*** Entries ***

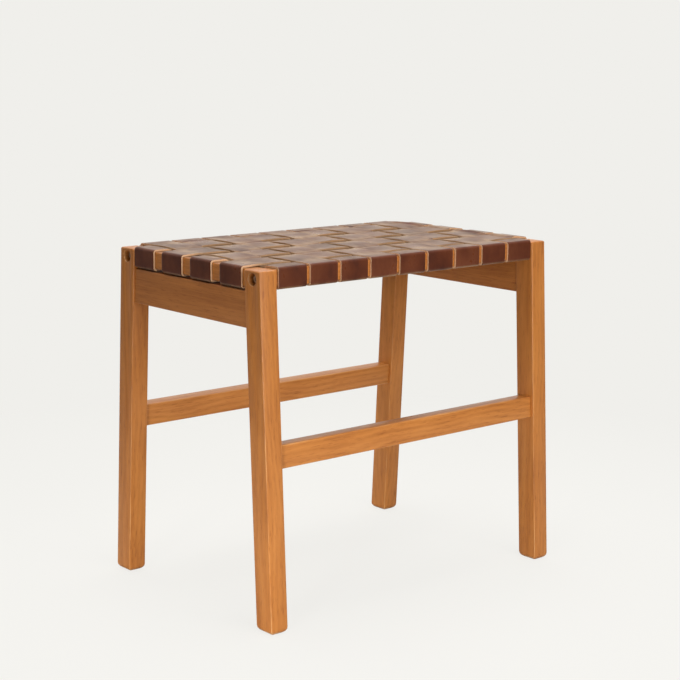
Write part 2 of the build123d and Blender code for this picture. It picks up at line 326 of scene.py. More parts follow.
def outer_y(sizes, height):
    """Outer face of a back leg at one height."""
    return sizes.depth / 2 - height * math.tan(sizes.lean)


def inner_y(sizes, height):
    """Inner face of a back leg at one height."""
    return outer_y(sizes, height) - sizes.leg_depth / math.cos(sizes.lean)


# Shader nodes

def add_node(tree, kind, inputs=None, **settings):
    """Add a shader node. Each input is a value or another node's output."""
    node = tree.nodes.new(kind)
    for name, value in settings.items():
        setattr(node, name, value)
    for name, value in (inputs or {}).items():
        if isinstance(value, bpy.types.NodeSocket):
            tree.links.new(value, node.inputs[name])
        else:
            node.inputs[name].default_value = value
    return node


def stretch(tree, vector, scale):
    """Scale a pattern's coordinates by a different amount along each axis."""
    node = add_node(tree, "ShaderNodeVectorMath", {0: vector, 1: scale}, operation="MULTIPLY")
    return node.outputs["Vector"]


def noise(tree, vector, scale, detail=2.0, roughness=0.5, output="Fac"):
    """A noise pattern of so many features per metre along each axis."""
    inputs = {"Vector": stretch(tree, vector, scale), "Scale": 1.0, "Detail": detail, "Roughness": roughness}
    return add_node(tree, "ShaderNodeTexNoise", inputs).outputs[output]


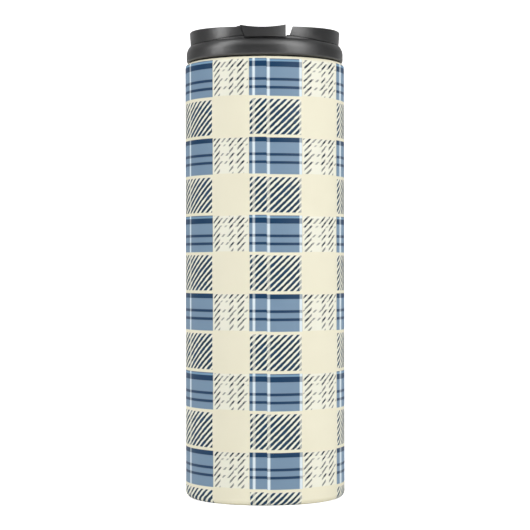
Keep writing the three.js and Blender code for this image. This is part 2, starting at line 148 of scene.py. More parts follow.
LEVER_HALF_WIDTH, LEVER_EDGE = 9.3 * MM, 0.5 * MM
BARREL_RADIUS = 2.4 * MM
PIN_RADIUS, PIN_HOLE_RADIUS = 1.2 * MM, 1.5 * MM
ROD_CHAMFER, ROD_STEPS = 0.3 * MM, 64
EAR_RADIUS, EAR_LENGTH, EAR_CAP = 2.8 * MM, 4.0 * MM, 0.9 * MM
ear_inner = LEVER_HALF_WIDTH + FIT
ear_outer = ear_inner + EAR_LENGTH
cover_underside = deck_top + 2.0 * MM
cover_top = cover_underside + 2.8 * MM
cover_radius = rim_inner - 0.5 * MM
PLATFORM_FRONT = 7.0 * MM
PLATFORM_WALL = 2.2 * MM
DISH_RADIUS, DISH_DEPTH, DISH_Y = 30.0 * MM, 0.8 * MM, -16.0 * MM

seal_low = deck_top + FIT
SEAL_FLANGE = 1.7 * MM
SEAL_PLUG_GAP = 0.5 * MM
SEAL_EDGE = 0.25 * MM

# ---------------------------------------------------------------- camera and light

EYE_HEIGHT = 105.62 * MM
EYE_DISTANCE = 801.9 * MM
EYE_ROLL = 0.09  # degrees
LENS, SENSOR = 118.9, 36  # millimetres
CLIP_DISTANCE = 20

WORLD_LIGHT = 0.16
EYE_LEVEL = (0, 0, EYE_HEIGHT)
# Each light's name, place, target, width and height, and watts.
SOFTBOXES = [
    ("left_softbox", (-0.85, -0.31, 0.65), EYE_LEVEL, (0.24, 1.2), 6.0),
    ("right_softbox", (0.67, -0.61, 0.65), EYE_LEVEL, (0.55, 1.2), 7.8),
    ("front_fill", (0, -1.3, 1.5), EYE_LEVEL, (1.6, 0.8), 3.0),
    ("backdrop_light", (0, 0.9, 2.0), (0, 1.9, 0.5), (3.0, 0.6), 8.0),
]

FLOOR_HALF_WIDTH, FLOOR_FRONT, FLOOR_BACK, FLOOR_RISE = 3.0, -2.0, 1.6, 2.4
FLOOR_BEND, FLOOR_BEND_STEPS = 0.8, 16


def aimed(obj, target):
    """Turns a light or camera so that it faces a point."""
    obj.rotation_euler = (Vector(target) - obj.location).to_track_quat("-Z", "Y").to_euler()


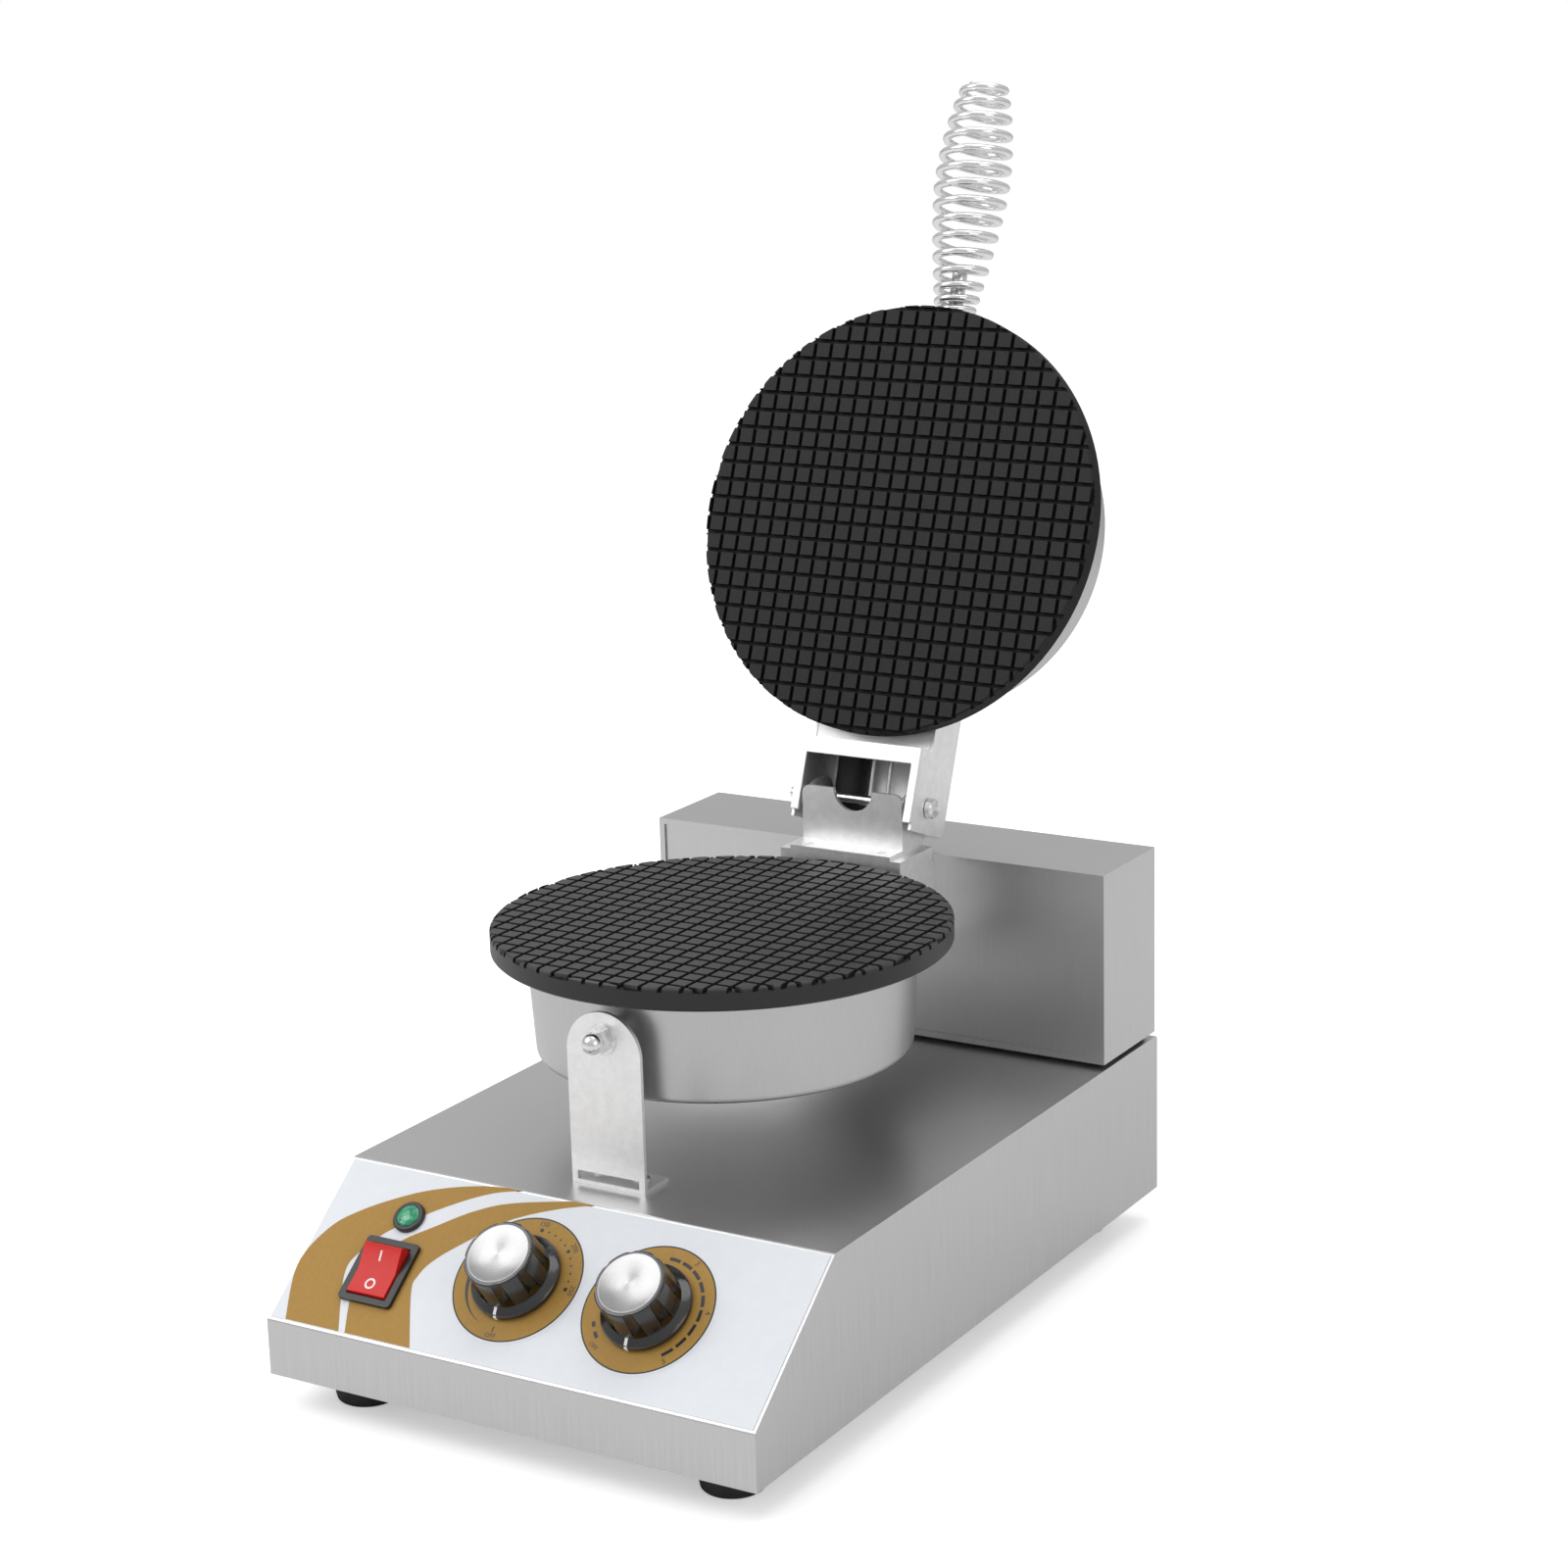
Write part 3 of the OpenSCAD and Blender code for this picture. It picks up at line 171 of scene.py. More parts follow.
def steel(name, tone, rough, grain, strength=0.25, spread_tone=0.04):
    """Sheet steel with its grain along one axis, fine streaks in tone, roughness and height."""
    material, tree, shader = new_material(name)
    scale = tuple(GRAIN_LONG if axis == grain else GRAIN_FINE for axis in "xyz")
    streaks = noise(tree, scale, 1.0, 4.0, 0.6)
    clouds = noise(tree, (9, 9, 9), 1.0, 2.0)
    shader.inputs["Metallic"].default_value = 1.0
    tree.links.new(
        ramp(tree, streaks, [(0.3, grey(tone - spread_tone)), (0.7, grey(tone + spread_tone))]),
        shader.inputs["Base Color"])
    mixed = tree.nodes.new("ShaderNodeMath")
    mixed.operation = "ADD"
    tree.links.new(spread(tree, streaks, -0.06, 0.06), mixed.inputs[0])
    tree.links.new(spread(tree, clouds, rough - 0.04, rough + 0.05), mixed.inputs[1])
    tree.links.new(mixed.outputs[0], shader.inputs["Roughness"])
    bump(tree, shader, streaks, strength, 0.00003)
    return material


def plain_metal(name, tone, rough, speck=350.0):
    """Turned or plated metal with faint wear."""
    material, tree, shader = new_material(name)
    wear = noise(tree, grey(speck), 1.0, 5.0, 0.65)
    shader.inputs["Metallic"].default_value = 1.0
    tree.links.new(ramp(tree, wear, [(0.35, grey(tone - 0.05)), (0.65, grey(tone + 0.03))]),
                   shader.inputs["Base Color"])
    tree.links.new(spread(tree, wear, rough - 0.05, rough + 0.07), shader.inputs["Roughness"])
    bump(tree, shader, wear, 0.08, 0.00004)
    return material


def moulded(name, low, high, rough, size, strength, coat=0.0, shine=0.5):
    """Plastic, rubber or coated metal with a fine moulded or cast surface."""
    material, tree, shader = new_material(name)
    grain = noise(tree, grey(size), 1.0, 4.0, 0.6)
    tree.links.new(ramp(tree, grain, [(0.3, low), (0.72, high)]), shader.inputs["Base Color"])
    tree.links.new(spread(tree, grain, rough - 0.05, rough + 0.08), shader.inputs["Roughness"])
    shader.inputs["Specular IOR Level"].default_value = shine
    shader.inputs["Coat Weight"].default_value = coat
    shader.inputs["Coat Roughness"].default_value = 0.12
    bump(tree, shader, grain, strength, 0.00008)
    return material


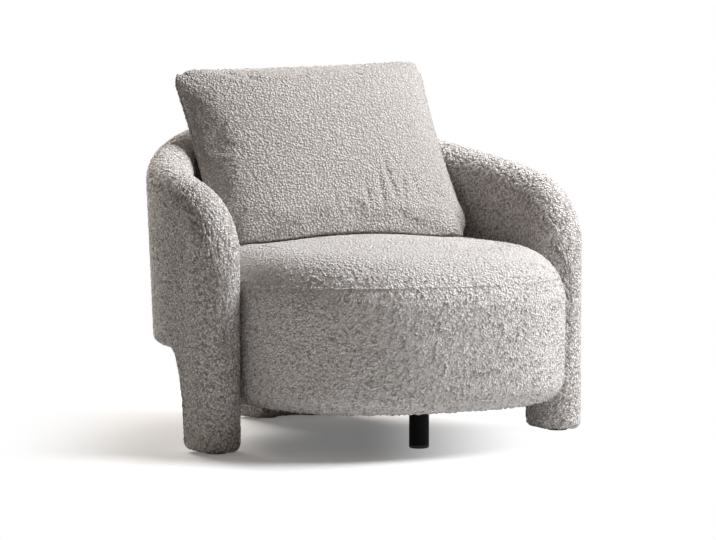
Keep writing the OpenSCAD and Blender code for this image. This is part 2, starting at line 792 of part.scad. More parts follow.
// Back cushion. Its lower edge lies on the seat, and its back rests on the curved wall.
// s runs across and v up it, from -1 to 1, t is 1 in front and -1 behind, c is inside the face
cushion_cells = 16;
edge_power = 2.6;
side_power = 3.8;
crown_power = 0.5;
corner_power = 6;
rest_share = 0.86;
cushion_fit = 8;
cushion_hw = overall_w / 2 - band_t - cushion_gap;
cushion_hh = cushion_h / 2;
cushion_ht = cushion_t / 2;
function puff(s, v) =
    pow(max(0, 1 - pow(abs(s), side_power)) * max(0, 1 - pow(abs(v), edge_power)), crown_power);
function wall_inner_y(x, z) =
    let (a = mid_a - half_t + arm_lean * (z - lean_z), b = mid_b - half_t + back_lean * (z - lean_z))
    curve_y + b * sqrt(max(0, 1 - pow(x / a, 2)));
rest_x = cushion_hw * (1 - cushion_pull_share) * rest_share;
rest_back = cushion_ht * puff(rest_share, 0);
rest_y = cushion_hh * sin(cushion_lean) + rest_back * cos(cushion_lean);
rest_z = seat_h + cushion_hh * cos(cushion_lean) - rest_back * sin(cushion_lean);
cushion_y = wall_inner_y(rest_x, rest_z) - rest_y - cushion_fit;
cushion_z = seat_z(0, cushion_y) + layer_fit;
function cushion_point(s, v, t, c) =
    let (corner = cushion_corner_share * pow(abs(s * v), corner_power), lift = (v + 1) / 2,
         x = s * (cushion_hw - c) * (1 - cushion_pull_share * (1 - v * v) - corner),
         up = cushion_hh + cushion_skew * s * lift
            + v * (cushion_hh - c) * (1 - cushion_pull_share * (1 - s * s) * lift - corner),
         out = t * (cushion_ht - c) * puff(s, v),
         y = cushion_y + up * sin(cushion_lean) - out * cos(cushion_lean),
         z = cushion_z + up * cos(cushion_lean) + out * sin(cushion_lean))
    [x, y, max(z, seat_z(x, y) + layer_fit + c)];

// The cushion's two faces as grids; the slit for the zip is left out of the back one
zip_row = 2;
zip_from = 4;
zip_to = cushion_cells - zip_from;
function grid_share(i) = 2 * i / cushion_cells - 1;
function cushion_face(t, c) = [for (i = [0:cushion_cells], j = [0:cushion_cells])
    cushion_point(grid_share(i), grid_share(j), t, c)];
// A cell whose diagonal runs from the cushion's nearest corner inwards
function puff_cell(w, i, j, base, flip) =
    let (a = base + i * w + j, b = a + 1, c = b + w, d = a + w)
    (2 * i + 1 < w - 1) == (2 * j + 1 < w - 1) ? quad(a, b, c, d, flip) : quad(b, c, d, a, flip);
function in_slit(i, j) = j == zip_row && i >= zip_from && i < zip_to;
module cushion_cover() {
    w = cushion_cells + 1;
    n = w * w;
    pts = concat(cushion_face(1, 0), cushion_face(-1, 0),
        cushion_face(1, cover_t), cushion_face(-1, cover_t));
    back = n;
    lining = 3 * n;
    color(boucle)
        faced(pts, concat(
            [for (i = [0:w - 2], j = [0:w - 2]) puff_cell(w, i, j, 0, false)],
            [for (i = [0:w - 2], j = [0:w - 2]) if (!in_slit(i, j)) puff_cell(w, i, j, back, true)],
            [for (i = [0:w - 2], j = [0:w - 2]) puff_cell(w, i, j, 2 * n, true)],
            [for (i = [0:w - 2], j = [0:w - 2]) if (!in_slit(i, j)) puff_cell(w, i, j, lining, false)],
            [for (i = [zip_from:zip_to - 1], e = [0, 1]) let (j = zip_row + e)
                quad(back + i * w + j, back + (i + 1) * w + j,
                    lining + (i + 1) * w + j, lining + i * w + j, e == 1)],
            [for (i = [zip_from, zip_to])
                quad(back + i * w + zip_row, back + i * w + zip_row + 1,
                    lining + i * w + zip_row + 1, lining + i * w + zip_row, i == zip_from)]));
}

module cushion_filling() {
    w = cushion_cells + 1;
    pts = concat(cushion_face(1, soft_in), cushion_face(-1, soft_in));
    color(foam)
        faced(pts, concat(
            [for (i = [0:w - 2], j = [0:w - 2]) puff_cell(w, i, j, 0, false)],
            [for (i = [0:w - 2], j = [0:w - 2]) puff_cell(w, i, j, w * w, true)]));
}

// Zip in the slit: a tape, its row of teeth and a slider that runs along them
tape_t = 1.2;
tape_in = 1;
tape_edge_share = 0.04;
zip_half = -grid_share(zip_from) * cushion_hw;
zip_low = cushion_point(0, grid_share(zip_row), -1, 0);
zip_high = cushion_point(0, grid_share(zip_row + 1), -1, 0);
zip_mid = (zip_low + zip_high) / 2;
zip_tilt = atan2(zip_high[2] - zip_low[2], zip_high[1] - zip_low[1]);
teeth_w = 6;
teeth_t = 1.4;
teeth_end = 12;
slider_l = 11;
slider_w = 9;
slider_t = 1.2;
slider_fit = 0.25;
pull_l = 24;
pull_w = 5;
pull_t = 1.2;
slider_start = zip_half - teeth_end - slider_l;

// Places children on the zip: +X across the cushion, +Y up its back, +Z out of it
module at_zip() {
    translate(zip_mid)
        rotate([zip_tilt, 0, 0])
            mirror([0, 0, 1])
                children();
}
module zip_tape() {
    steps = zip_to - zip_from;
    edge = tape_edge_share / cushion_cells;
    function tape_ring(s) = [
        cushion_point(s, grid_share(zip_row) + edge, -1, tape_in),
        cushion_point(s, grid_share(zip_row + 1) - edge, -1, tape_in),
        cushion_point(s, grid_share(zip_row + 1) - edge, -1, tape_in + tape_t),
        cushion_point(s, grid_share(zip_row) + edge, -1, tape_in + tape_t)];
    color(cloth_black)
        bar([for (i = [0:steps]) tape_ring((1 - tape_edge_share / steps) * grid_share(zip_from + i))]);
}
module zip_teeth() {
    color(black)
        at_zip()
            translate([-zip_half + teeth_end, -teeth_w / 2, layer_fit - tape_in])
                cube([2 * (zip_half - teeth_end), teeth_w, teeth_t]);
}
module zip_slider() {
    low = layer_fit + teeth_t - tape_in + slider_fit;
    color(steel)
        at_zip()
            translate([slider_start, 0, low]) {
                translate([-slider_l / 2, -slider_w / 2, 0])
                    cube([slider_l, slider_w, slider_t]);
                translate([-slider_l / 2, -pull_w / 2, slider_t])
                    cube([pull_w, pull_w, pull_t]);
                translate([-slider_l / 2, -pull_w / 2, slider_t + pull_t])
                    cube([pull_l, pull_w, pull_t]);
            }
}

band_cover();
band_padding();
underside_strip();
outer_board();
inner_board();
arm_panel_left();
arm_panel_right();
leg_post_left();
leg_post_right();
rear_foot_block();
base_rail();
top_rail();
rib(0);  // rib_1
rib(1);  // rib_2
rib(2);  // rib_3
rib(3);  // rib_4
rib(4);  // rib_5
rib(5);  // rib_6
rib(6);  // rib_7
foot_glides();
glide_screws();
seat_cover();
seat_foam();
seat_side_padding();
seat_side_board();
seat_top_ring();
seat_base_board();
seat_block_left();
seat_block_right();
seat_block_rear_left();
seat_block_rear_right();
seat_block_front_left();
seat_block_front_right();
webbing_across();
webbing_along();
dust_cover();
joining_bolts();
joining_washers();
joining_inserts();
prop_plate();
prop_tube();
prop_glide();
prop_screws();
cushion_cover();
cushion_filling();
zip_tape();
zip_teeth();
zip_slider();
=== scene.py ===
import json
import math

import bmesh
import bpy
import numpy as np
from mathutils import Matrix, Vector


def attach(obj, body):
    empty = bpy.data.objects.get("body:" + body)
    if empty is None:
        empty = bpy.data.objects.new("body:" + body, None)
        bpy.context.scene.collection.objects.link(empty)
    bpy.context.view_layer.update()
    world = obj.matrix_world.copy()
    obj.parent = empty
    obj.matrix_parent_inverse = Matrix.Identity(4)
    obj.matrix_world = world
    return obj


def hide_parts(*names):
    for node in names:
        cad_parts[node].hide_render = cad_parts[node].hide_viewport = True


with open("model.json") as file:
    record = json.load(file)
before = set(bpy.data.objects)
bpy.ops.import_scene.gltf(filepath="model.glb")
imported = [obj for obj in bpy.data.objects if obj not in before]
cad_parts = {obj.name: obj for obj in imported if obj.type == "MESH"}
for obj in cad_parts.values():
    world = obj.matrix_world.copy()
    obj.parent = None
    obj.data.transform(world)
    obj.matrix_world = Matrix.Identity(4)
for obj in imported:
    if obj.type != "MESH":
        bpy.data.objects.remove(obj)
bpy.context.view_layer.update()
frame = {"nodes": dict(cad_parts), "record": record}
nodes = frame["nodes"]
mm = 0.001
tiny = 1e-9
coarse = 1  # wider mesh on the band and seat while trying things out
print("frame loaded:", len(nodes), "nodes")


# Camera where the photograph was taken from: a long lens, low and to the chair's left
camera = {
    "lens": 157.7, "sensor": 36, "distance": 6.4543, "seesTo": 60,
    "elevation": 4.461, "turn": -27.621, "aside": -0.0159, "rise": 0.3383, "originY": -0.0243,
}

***

§ **Task objective**:
Exactly as they stand, set down the lines from the top of the data through the line with "# Shader nodes".

§ **Task solution**:
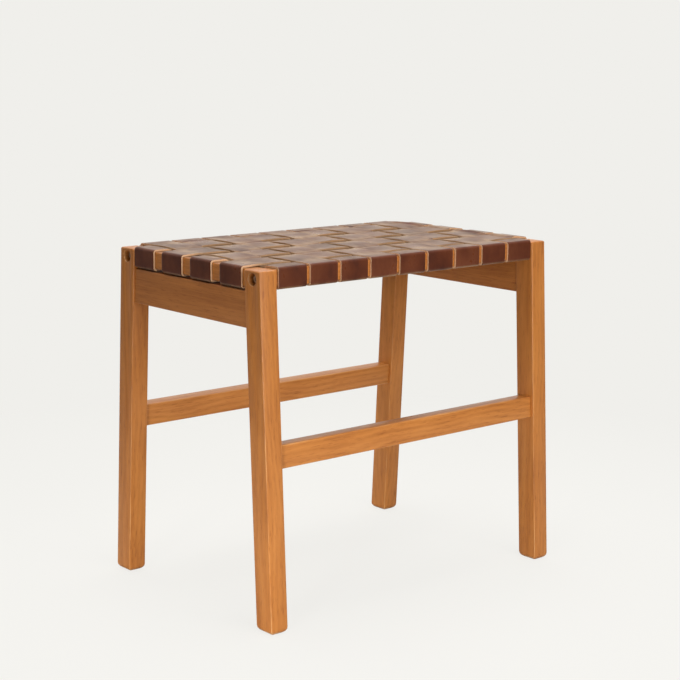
Write part 2 of the build123d and Blender code for this picture. It picks up at line 326 of scene.py. More parts follow.
def outer_y(sizes, height):
    """Outer face of a back leg at one height."""
    return sizes.depth / 2 - height * math.tan(sizes.lean)


def inner_y(sizes, height):
    """Inner face of a back leg at one height."""
    return outer_y(sizes, height) - sizes.leg_depth / math.cos(sizes.lean)


# Shader nodes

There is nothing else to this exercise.